When we have the ability to regulate our behaviour, we get better and better over time at choosing our response. Responding over reacting simply means that we experience the event, consider our desired outcome and choose our behaviour accordingly. When we react, we experience an event, react through emotion and then deal with the consequences later. While we can never guarantee that our behaviour will have the desired impact on the other person, responding to an event is likely to achieve a far better outcome in most circumstances than reacting, driven purely by emotion, with no thought to the desired outcome.
The Self elements also includes self-care. While this term has, in my opinion, become an overused buzz term recently, it is important to consider.
Consider a person who has a busy week ahead and knows that they will have limited time to attend to their own needs. They are already tired, and feel a scratch in the back of their throat. Imagine that this person has been asked to babysit for a friend as well.
Someone with reasonable EQ and reasonable self-insight is far more likely to say no to this request because they know that although they want to help their friend, if they overstretch themselves any further, they will most likely become sick or even more tired and not be able to complete the current demands they have on their time. Someone with lower EQ will either accept the request with no regard for their own needs, or accept it and seethe with passive-aggressive resentment as a result!
The 'take home' message for The Self element is that we can enhance our EQ by with regular enquiry into the reasons behind our thinking or behaviour. When we understand it (or understand it better) we can make conscious changes to previously 'engrained' behavioural patterns. When we continue this insight and begin to understand what we are feeling and when, and identify what we need to maintain a state of self-care, we also empower ourselves to be able to respond rather than react to a given situation or person. When we respond, we consider our own needs, the needs of others and the needs of the context before we act.
The Social element contains within it 3 primary aspects: recognising, empathising and responding. The first is the ability to recognise that our truth or experience is not the same as someone else's truth or experience.
As humans we are inherently egotistical. We often assume (without realising it) that our experience is the same as someone else's, when in fact, it may be vastly different.
A simple example to illustrate this occurred on Christmas Day, 2016. My mother had a handful of things she needed to bin and she asked me to lift the lid on the bin for her. In her home, she uses a wide bin with a metal lid that has to be lifted by hand. In my home, I have a smaller and taller bin with a lid that lifts when you stand on a pedal. I looked at her quizzically, walked over to the bin and stepped on the pedal, lifting the lid for her. She saw my foot and said "Oh, it's different to mine!" Such a simple example illustrates how often we make assumptions or take for granted that our experience or expectations are naturally going match someone else's.

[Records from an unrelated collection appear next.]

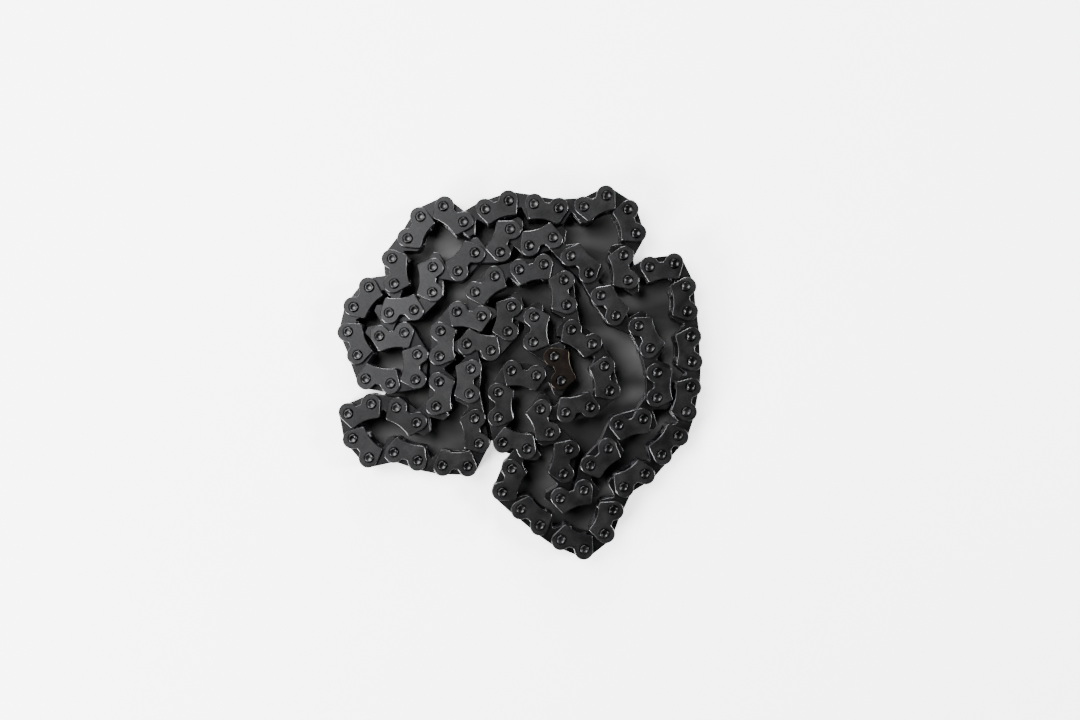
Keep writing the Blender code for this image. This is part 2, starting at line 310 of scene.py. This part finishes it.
def plate_mesh(name, outline, edge_radius, holes):
    """A plate with rounded edges and two pin holes, its lower face at height 0."""
    bm = bmesh.new()
    # The inner rings of the rounded edges are marked brighter: partly rubbed wear, partly a painted
    # highlight.
    worn_and_highlight_rings = [i for i in range(2 * EDGE_STEPS + 2) if i % (EDGE_STEPS + 1) not in (0, EDGE_STEPS)]
    outer = wall(bm, [(inset(outline, i), h) for i, h in edge_profile(edge_radius)], worn_and_highlight_rings)
    rims = [list(outer[0]), list(outer[1])]
    for side, profile in zip((-1, 1), holes):
        inner = wall(bm, [(circle(side * HALF_PITCH, r), h) for r, h in profile])
        rims[0] += inner[0]
        rims[1] += inner[1]
    for edges in rims:
        bmesh.ops.triangle_fill(bm, use_beauty=True, edges=edges)
    bmesh.ops.recalc_face_normals(bm, faces=bm.faces)
    tone = bm.verts.layers.float.new("tone")
    for vertex in bm.verts:
        vertex[tone] = 1.0
    return finished_mesh(name, bm)


def pin_mesh(name):
    """A pin with riveted ends: a dished middle, a narrow rim and a rounded chamfer whose flank is darkened
    as painted shade.
    """
    profile = PIN_END + [(radius, TOTAL_HEIGHT - depth) for radius, depth in reversed(PIN_END)]
    bm = bmesh.new()
    tone = bm.verts.layers.float.new("tone")
    loops = []
    for radius, height in profile[1:-1]:
        loops.append([bm.verts.new((p.x, p.y, height)) for p in circle(0, radius)])
        for vertex in loops[-1]:
            # Flank rings past the rim are darkened as painted shade of the ring round the pin.
            vertex[tone] = PIN_FLANK_PAINTED_SHADE if radius > PIN_RIM_RADIUS else 1.0
    for low, high in zip(loops, loops[1:]):
        for i in range(ROUND_SIDES):
            j = (i + 1) % ROUND_SIDES
            bm.faces.new((low[i], low[j], high[j], high[i])).smooth = True
    for (_, height), loop in ((profile[0], loops[0]), (profile[-1], loops[-1])):
        centre = bm.verts.new((0, 0, height))
        centre[tone] = 1.0
        for i in range(ROUND_SIDES):
            bm.faces.new((centre, loop[i - 1], loop[i])).smooth = True
    bmesh.ops.recalc_face_normals(bm, faces=bm.faces)
    return finished_mesh(name, bm)


def finished_mesh(name, bm):
    """Turns a bmesh into a mesh and frees it."""
    mesh = bpy.data.meshes.new(name)
    bm.to_mesh(mesh)
    bm.free()
    return mesh


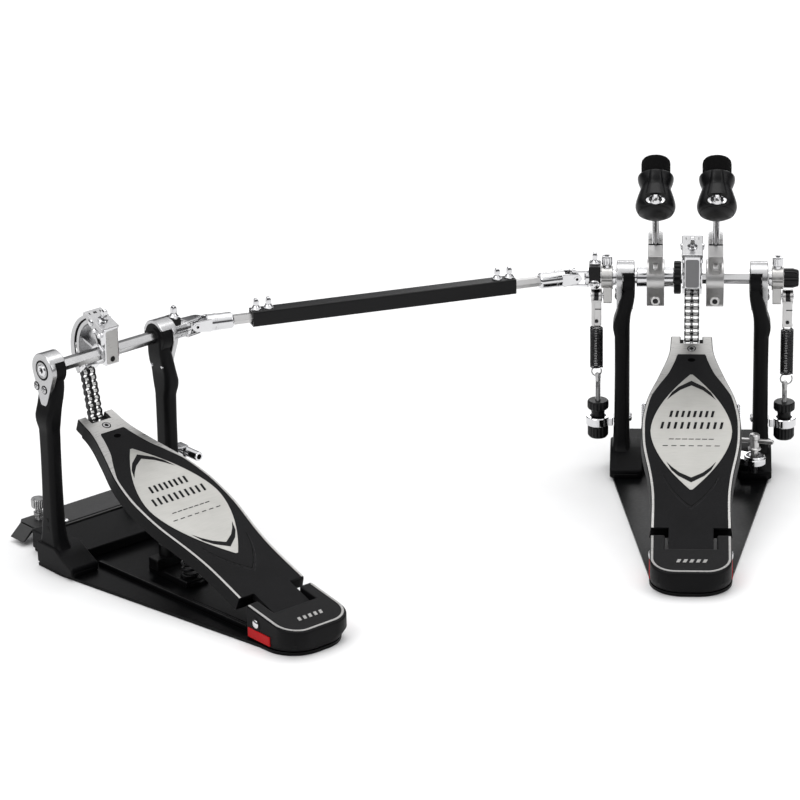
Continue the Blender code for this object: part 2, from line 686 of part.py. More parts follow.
def tool_key(name, pedal):
    """Tuning key held in the clip on the outer side of the right post."""
    body = rod(3.8, (0, -16, 0), (0, 20, 0), 12)
    grip = box(-2.2, 2.2, 14, 20, -9, 9, 0.8)
    holder = empty(name + "_axis", pedal, (84.5, 0, 75))
    node(name, union(body, grip), "steel", holder)


def key_clip():
    """Clip for the tuning key, standing off the right post."""
    back = box(72, 79.6, -6, 6, 69, 81)
    jaws = [box(78, 86, -6, 6, 79.4, 81), box(78, 86, -6, 6, 69, 70.6)]
    return [back, *jaws]


# ---- assembly --------------------------------------------------------------------
def pedal_unit(prefix, pedal, extras=()):
    """Build what both pedals share, and return the empty on the shaft's axis."""
    base_plate(prefix + "_base_plate", pedal)
    frame(prefix + "_frame", pedal, extras)
    for side, sign in (("left", -1), ("right", 1)):
        housing(f"{prefix}_{side}_housing", sign, pedal)
        bearing(f"{prefix}_{side}_bearing", sign, pedal)
    heel_plate(prefix + "_heel_plate", pedal)
    hinge_pin(prefix + "_hinge_pin", pedal)
    hinge = empty(prefix + "_board_axis", pedal, (0, HINGE_Y, HINGE_Z), BOARD_SLOPE, "X")
    footboard(prefix + "_footboard", hinge)
    board_spring(prefix + "_board_spring", pedal)
    rotor = empty(prefix + "_rotor_axis", pedal, (0, 0, SHAFT_HEIGHT))
    cam(prefix + "_cam", rotor)
    chain(prefix + "_chain", rotor)
    return rotor


def main_pedal():
    pedal = empty("main_pedal")
    lip = [box(-26, 26, 44, 63, BASE_THICK + GAP, 7.5)]
    rotor = pedal_unit("main", pedal, lip)
    node("main_shaft", hex_shaft(-48.5, 91.5), "steel", rotor)
    hub("right_hub", "right", rotor)
    hub("left_hub", "left", rotor)
    for side in ("right", "left"):
        beater(side, rotor)
        rocker(side + "_rocker", side, rotor)
        link(side + "_link", side, rotor)
        spring(side + "_spring", side, rotor)
        ring_clamp(side + "_ring_clamp", side, pedal)
        tension_knob(side + "_tension_knob", side, pedal)
        eye_rod(side + "_eye_rod", side, pedal)
    end_cap("end_cap", rotor)
    sleeve("left_sleeve", rotor)
    sleeve_ring("sleeve_ring", rotor)
    block = cut(collar(-98.5, -87.6), x_cylinder(BORE, -110, -80))
    node("left_collar", block, "plastic", rotor)
    hoop_lever("hoop_lever", pedal)
    wing_bolt("wing_bolt", pedal)


def drive_shaft():
    drive = empty("drive", None, (MAIN_JOINT_X, 0, SHAFT_HEIGHT), DRIVE_TURN)
    node("main_socket", moved(drive_socket(-92), Matrix.Rotation(radians(90), 4, "X")),
         "chrome", drive)
    drive_tube("drive_tube", drive)
    cross("main_cross", drive)
    far = empty("drive_far_end", drive, (-DRIVE_LENGTH, 0, 0), 180)
    node("slave_socket", moved(drive_socket(-170), Matrix.Rotation(radians(90), 4, "X")),
         "chrome", far)
    cross("slave_cross", far)


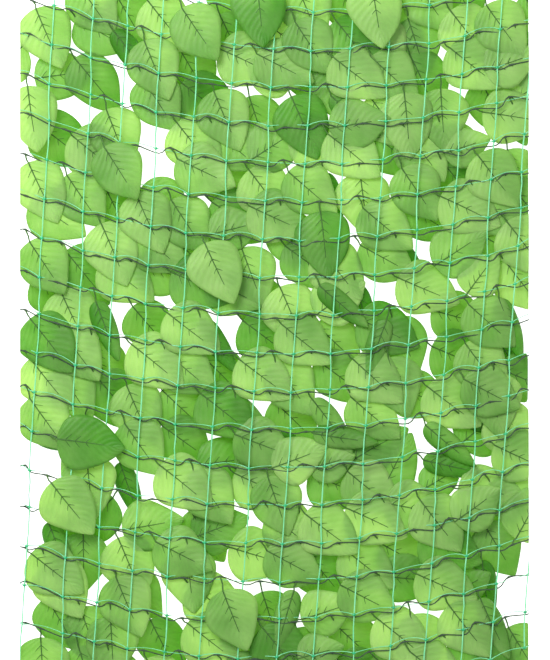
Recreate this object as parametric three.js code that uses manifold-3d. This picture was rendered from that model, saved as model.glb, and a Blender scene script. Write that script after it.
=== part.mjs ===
// Artificial hedge screen: a cut length of a square-mesh net with plastic vines tied
// behind it, each vine carrying broad cloth leaves. It lies leaves down, net up.
// X runs across the screen, Y up the screen, Z from the leaves to the net. Millimetres.
import * as THREE from 'three';
import { mergeVertices } from 'three/addons/utils/BufferGeometryUtils.js';
import Module from 'manifold-3d';

const wasm = await Module();
wasm.setup();

// The cut length, measured from the middle of the panel
const HALF_WIDTH = 331;
const TOP = 484;
const BOTTOM = -450;

// Net: where each upright strand crosses the middle of the panel, and the strand itself
const STRAND_X = [-357, -308, -256, -213, -168, -121, -74, -22, 27, 76, 127, 176, 223, 269, 309, 351, 399];
const STRAND_LEAN = 24.8;
const STRAND_FAN = 3.6;
const STRAND_WIDE = 1.8;
const STRAND_THICK = 1.2;
const NET_Z = 36;
const WANDER = 1.6;

// Rows of the net hang in a shallow curve
const ROW_TOP = 463;
const ROW_PITCH = 49.4;
const ROW_SAG = 51.4;
const SAG_HALF = 325;

// Vines: a thin stem just behind each row, a little below it
const VINE_Z = 34.4;
const VINE_R = 1.2;
const VINE_BELOW = 3.6;
const NODE_IN_BAY = 0.42;
const NODE_LONG = 1.4;

// Leaves: a stalk, then a broad pointed blade, ridged along its midrib
const STALK = 8;
const LEAF_LONG = 86;
const LEAF_WIDE = 68;
const LEAF_THICK = 1.6;
const FOLDED = 0.55;
const BLADE_TOP_Z = 30.5;
const OVER_NET_Z = 38.4;
const ROLL = 0.09;
const CLEAR = 0.5;

// Blade outline: how far along the blade, how wide there, and how far it has sunk
const ALONG = [0, 0.1, 0.4, 0.75, 1];
const WIDTH = [0.03, 0.7, 1, 0.66, 0];
const SUNK = [0, 0.2, 0.7, 1, 1];

// Which way each leaf points, in degrees; a capital letter lies over the net,
// and a mark before the letter is a leaf folded along its midrib
const WAY = { a: -85, b: -68, c: -54, d: -40, e: -26, f: -10, g: 12, h: 35, i: 60, j: 88, k: -110, l: -140 };
const VINES = [
  ". . . . . c A b c A c b c . .",
  "d c c c C b d c c be b c c d .",
  "b e 'c b c e e c da d b d e b .",
  "l c . c d b bg b 'd hc a a bh . .",
  "ga . b h c d h e gd d c c f hd .",
  "d d C . e d ch d 'b a c ch c b .",
  "b ch b be c ei e b a d e e d c .",
  "e . b d d Bh b d c e 'b . e c .",
  "c c d f e e d b 'd 'b e hl . c .",
  "e b 'b c d 'c d d dh e 'kb f hd 'b .",
  "c ch b d di di d c d e bh e c 'c .",
  "c c c b d d 'c d 'c d f di ei ea .",
  "c g 'k c d . f 'd 'f c . 'd 'f c .",
  "'f F a 'b d cg he hb he hd h 'f h e k",
  ". C . l . c h d ad e fi hc f e l",
  ". 'b a bg e ha f e ci d e e hf c .",
  "d ib . bd l d B b 'k e f e . 'a i",
  ". c hb a b d e c hb d d b hc 'b .",
  ". ha hb b b ci id gd hd d hd hd e gd c",
];

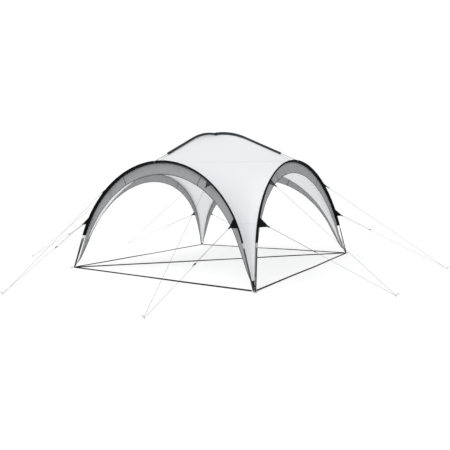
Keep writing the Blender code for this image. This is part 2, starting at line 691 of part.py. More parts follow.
def make_guys():
    for side in SIDES:
        for end, hand, spot in zip(ENDS[side], (-1, 1), PEG_SPOTS[side]):
            layout = guy_layout(side, hand, spot)
            route = guy_route(layout)
            add_part(f"guy_line_{side}_{end}", poly_curve("guy_line", route, CORD_RADIUS, 2), CORD_GREY)
            make_slider(f"guy_slider_{side}_{end}", layout)
            make_peg(f"ground_peg_{side}_{end}", layout)


clear_scene()
PARTS = bpy.data.collections.new("dome_shelter")
CUTTERS = bpy.data.collections.new("cutters")
bpy.context.scene.collection.children.link(PARTS)
bpy.context.scene.collection.children.link(CUTTERS)

frames = {}
for number, side_name in enumerate(SIDES):
    heading = QUARTER * number
    spot = Matrix.Rotation(heading, 4, "Z") @ Vector((0, -HALF_SIDE, 0))
    frames[side_name] = add_empty(f"{side_name}_side", spot, (-ARCH_LEAN, 0, heading))

make_bows(frames)
make_legs(frames)
make_roof_poles()
make_feet()
make_arch_sleeves(frames)
make_roof_sleeve()
make_valances(frames)
make_canopy()
make_straps()
make_guys()
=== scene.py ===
"""A square dome shelter: four leaning arches on straight legs, two roof poles that cross at the
top, a white canopy stretched between them, grey valances, ground straps and eight guy lines."""
import math

import bmesh
import bpy
import numpy as np
from mathutils import Matrix, Vector


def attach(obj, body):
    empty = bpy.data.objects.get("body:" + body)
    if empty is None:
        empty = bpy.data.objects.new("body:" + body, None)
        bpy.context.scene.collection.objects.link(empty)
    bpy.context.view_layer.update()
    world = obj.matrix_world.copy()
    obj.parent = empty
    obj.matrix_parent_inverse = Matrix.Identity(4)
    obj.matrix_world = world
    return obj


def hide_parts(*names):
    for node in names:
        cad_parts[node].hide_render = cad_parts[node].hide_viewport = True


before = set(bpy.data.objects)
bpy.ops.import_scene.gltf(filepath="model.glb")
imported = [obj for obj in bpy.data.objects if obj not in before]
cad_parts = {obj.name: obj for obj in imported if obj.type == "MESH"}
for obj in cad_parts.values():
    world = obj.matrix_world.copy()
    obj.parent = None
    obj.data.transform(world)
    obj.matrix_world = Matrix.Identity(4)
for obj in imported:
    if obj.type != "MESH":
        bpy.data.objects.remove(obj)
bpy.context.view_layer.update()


# ---------------------------------------------------------------------------------------------
# The view, the light and the floor.
# The camera stands off the front right corner at chest height, looking a little down, with the
# shelter in a plain white studio: an even sky and one broad lamp above.
scene = bpy.context.scene
CAMERA_PLACE = Vector((3.96343, -5.54572, 1.07597))
CAMERA_YAW = -0.602554
CAMERA_PITCH = 0.0657179
CAMERA_ROLL = -0.0238727
CAMERA_LENS = 30.62
SKY_LIGHT = 0.70
LAMP_LIGHT = 1.25
LAMP_SPREAD = math.radians(50)
LAMP_TURN = (math.radians(24), math.radians(-14), 0)
FLOOR_SIZE = 90.0
FLOOR_LEVEL = -0.0006               # just under what lies on it
FLOOR_FADE = (5.0, 16.0)            # from where to where it goes to white


def make_camera():
    heading = Vector((math.sin(CAMERA_YAW) * math.cos(CAMERA_PITCH),
                      math.cos(CAMERA_YAW) * math.cos(CAMERA_PITCH), -math.sin(CAMERA_PITCH)))
    right = Vector((math.cos(CAMERA_YAW), -math.sin(CAMERA_YAW), 0))
    up = right.cross(heading)
    x_way = right * math.cos(CAMERA_ROLL) + up * math.sin(CAMERA_ROLL)
    y_way = up * math.cos(CAMERA_ROLL) - right * math.sin(CAMERA_ROLL)
    place = Matrix((x_way, y_way, -heading)).transposed().to_4x4()
    place.translation = CAMERA_PLACE
    lens = bpy.data.cameras.new("view")
    lens.lens = CAMERA_LENS
    lens.sensor_width = 36
    camera = bpy.data.objects.new("view", lens)
    camera.matrix_world = place
    scene.collection.objects.link(camera)
    scene.camera = camera


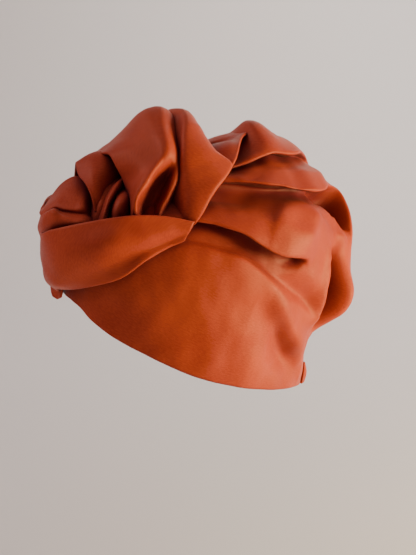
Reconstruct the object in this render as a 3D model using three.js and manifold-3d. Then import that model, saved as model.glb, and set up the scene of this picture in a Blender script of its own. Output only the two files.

Once we understand that any one event or situation invites multiple 'truths', we are free to truly empathise with others. Empathy is different to sympathy. In empathy we seek to understand the unique experience of a person or people. In sympathy, we respond with sorrow or pity without enquiring into a person's own experience of the event. Sympathy also invites us to project our own feelings onto another person and respond accordingly.
The third aspect of The Social element is the capacity to respond in a socially appropriate manner to the context at hand. This includes responding appropriately to a person once we have sought to understand their perspective. It also includes the ability to 'read' a social situation and behave in a way that is fitting with the social, cultural or contextual norms in that situation. We all do this, to a degree, subconsciously.
For example, none of us had to read a book on 'How to line up at the Grocery Store'. There are no signs dictating behavioural expectations at the check-out, and yet most of us follow the same social conventions. We tend not to speak to other people in the line, we stare straight ahead, awaiting our turn to load our groceries onto the conveyer belt. We make some small talk with the service assistant, before loading our groceries back up and concluding our transaction. It would feel very odd (though a lot of fun) to see someone singing and dancing while they waited in line, or randomly engaging passers-by in unsolicited conversation. We subconsciously gauge situations and modify our behaviour accordingly. The more adept we become at this, the more quickly we can develop rapport with people in new situations and the more at ease we will feel in a range of social contexts.
Strategies to Enhance our EQ:
EQ, like any other area of expertise, can be learned, expanded and refined. We are never 'done learning' in this area because by virtue of being human we are continually learning and evolving. However we can speed up the practice by consciously undertaking tasks and setting ourselves learning goals. The following exercises can assist us on the path to enhancing our EQ:
Seek to recognise multiple 'truths' or perspectives in situations. Particularly if you are experiencing a conflict, stop and ask yourself how the other person might be seeing this situation? What values or beliefs or expectations might they bringing to it that differ from your own?
Reflect on your reactions. If you experience a reaction (as opposed to a considered response) that you are unhappy with, consider what triggered it? Is this a pattern? Would others who know you well say this is a pattern? Ask yourself what the positive intent behind this pattern of behaviour is? For example, someone who experiences sadness but immediately reverts to an anger response has learned to do this as a way to keep themselves safe and less vulnerable. This is their positive intent.
Once we have inquired into a behaviour pattern that we consider unhelpful, we can consciously plan for and practice a new response. Decide, a head of time, what you would like to do instead. See this in a role-play in your mind as often as you can. Practice and rehearse it. The more we do this, the more able we will be to draw on this new response when we need it. It is very similar to driving! The more we practice it, the more automatic the process becomes.
One of the most helpful things we can do when improving our EQ is to seek feedback on our behaviour and responses from others. This can be tough feedback to take, but it will help us identify our blind spots, or habits we may have been unaware of, and address these accordingly. A good rule of thumb when receiving feedback from others is to be open to it, but not defined by it!
A quality coach, appropriately skilled and trained can also help in the process to strengthen and build one's EQ
EQ is no longer an 'optional extra.' If we want to be successful in today's workplace, build loving and supportive relationships, and expand our capability to respond to complex situations with confidence and fortitude dedicating some time and resources to building our EQ is a wise and strategic decision!